At least we’re moving the whole Time Lord thing along. The mystery of who the Time Lord agent is, or I suppose if there even is one, might have seemed pretty obvious to me (see second paragraph) but it’s still exciting when the Doctor and [redacted] have a sudden stand-off with a shotgun, all pretence now dropped. It’s interesting to have someone reinforce the Time Lords’ morally suspect argument for capturing Compassion, and for a moment there it did feel like the stakes were higher because her TARDIS capabilities had gone away — even at the potential cost of the agent’s life, since they can’t regenerate either. I especially enjoyed the idea that Time Lord agents had been sprinkled all over the galaxy and are, understandably, running out of patience. (Wouldn’t it be nice if this wasn’t the first we were hearing about it?) The stakes have certainly been raised — or at the very least, reintroduced — for the upcoming grand finale.

Looking at other reviews, I’m clearly less enamoured than most readers, but I didn’t have a bad time with The Banquo Legacy.
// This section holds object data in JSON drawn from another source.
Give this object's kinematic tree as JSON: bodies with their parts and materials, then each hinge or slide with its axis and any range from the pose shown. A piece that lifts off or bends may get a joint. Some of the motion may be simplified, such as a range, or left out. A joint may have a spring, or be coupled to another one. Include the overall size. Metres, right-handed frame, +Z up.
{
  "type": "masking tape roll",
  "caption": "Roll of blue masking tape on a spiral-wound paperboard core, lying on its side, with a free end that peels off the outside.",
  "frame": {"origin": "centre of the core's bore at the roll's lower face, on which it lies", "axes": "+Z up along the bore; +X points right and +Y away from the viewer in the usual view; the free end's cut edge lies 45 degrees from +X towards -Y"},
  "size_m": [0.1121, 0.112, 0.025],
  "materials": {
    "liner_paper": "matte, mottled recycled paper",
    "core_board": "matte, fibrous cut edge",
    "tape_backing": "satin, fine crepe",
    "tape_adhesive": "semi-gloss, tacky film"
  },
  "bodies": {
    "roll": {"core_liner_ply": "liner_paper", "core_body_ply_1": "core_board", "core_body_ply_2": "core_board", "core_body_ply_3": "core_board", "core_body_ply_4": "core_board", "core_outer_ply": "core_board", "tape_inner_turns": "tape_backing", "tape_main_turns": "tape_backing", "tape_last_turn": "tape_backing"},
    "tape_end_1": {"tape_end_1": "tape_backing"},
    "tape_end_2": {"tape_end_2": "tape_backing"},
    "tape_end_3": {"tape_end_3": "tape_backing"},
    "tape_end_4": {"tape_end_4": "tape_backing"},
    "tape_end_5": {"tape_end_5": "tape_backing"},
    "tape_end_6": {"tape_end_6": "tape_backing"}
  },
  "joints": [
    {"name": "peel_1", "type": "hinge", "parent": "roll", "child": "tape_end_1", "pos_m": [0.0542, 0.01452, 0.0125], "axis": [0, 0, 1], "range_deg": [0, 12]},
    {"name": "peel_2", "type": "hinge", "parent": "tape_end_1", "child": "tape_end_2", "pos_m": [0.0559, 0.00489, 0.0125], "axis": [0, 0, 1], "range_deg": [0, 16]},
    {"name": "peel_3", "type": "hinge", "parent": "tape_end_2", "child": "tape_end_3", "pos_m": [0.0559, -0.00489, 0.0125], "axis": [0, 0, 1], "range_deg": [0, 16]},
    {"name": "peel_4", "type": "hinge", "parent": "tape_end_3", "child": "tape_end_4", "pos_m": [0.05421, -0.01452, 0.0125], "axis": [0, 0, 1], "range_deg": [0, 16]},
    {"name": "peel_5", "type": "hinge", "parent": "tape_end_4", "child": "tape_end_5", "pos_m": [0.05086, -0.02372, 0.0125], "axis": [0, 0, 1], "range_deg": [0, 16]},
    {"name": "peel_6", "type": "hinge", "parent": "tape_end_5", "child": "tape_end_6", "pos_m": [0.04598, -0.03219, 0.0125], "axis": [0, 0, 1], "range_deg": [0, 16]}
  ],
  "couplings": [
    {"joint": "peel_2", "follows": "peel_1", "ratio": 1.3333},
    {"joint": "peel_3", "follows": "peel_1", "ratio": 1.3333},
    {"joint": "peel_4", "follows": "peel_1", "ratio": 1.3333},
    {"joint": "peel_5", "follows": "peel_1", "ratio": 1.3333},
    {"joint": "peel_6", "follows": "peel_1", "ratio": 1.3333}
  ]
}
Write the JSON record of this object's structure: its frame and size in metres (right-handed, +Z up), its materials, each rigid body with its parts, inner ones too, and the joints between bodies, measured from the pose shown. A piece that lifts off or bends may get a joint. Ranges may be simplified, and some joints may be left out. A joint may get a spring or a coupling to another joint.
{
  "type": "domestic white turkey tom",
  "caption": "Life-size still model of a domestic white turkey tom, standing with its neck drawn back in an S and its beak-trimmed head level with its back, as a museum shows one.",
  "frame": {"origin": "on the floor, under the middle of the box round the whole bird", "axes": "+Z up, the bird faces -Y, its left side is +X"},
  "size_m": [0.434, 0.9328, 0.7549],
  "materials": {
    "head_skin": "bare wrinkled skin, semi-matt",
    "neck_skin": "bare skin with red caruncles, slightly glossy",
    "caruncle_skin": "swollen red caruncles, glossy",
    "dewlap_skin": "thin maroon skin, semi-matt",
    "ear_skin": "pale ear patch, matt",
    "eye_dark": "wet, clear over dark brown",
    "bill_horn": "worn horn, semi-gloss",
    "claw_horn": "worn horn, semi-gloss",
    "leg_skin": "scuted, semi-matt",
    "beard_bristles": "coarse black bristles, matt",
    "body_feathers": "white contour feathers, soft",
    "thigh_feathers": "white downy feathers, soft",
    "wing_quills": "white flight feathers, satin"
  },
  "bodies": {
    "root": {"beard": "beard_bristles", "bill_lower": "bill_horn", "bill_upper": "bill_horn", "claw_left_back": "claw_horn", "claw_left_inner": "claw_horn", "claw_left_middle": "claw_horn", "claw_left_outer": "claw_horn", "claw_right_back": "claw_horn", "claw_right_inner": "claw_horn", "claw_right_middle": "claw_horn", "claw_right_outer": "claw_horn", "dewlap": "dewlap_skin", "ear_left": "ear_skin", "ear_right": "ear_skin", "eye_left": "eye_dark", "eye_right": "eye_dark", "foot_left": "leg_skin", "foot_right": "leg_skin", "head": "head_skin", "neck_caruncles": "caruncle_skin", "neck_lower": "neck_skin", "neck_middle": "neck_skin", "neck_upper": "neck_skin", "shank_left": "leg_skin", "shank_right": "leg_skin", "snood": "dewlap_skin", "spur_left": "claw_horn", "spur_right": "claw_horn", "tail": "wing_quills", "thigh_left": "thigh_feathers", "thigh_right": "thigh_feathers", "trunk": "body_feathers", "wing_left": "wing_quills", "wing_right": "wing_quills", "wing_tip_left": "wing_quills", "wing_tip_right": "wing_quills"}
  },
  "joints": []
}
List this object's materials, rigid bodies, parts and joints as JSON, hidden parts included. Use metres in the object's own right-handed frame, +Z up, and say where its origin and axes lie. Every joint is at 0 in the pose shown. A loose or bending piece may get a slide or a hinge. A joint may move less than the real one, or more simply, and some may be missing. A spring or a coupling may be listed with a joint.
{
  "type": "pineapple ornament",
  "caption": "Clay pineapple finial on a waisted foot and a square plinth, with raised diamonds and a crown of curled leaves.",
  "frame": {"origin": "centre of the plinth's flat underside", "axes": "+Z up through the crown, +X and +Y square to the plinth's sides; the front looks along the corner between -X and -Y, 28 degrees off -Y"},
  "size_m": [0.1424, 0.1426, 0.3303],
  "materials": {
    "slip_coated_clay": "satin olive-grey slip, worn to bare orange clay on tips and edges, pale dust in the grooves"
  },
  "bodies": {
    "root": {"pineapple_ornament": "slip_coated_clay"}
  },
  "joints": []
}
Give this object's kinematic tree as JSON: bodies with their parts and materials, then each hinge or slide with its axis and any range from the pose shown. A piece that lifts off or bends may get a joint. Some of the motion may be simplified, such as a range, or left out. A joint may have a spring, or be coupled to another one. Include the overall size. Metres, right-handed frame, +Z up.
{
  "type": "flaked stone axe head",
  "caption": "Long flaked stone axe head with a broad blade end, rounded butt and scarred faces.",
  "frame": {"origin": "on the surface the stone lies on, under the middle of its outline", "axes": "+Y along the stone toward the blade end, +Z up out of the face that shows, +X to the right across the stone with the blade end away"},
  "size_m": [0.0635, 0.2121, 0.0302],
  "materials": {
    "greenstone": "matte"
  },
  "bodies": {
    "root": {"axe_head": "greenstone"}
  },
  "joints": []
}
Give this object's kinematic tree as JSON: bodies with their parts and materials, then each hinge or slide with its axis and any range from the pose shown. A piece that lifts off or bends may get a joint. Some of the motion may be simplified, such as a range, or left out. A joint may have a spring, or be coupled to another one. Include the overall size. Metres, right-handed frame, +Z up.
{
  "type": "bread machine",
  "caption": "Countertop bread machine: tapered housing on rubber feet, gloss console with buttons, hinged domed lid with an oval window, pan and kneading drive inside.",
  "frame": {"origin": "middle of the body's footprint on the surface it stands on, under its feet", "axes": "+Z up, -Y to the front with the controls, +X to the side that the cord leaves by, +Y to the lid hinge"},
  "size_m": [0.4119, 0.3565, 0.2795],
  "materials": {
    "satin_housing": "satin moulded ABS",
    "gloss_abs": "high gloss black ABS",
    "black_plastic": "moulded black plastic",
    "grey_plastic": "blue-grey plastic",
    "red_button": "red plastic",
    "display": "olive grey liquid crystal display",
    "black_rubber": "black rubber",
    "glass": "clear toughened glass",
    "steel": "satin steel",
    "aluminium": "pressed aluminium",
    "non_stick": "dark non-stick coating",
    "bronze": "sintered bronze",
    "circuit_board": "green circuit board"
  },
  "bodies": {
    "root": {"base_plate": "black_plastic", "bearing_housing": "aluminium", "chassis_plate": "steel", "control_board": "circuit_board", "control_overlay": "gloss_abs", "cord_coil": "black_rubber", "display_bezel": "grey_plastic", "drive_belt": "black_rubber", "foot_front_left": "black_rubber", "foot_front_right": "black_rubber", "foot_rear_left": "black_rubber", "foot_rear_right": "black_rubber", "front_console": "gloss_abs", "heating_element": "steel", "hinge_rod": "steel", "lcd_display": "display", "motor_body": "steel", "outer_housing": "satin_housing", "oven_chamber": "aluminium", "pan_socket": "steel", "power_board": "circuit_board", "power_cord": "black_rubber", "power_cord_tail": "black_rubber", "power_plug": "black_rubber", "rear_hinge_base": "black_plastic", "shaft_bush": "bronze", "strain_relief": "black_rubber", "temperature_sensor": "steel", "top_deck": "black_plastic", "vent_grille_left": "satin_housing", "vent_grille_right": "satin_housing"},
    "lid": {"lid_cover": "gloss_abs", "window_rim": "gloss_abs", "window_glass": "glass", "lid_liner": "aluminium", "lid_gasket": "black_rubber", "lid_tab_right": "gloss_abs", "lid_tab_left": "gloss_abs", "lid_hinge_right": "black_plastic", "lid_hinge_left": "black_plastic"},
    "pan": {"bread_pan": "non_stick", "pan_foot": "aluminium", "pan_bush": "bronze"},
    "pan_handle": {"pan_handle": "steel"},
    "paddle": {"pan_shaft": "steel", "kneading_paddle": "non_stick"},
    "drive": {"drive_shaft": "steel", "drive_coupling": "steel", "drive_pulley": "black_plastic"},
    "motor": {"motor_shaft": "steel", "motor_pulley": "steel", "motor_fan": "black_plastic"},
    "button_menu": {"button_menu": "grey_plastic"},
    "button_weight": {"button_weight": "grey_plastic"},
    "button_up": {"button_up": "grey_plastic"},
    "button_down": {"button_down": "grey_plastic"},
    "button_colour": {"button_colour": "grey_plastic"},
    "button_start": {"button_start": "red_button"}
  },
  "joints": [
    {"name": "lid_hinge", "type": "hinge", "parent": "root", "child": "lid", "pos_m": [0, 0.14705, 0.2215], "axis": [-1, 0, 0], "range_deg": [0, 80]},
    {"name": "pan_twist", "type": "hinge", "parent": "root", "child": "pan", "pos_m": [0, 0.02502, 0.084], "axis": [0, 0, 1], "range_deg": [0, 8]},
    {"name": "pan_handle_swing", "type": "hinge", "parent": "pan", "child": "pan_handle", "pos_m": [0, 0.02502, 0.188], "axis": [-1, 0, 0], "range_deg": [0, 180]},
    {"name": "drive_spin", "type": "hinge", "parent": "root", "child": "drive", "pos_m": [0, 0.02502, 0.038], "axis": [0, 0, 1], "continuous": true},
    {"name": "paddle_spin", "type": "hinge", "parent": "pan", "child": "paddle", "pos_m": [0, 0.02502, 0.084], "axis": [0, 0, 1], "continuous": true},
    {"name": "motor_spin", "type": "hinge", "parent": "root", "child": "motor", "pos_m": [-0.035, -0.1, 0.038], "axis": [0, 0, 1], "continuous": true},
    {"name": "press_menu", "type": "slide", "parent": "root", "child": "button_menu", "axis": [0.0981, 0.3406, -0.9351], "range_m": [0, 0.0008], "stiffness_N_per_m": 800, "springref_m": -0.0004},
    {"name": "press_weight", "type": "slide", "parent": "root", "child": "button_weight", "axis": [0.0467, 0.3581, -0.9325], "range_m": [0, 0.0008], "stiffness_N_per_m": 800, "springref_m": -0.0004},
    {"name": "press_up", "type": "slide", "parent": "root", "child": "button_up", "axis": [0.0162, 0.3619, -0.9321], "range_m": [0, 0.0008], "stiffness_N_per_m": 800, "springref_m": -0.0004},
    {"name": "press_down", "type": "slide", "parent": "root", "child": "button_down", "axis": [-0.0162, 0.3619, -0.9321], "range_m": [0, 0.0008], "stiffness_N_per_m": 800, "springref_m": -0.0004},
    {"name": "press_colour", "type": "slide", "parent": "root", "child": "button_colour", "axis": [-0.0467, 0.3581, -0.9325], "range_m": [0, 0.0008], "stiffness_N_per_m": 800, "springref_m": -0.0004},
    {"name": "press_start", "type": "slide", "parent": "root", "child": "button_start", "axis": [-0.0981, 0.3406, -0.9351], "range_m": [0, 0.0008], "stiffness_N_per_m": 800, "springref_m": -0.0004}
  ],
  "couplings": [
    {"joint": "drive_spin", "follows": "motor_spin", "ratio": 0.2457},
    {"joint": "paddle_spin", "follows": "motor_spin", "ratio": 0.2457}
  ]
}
The epistolary could be better but it’s still fun to read, especially where it’s so ghoulish, and hey, I’m only human — I like zombies too. (NB: I didn’t feel like this was a retread of Grave Matter. Mind you, this one came first.) It’s a good, if patchy example of rewriting something for a new brief, and it inevitably re-energises the EDAs — especially since all the other books have slept on the arc plot. The Time Lords aren’t the only ones tapping their watches.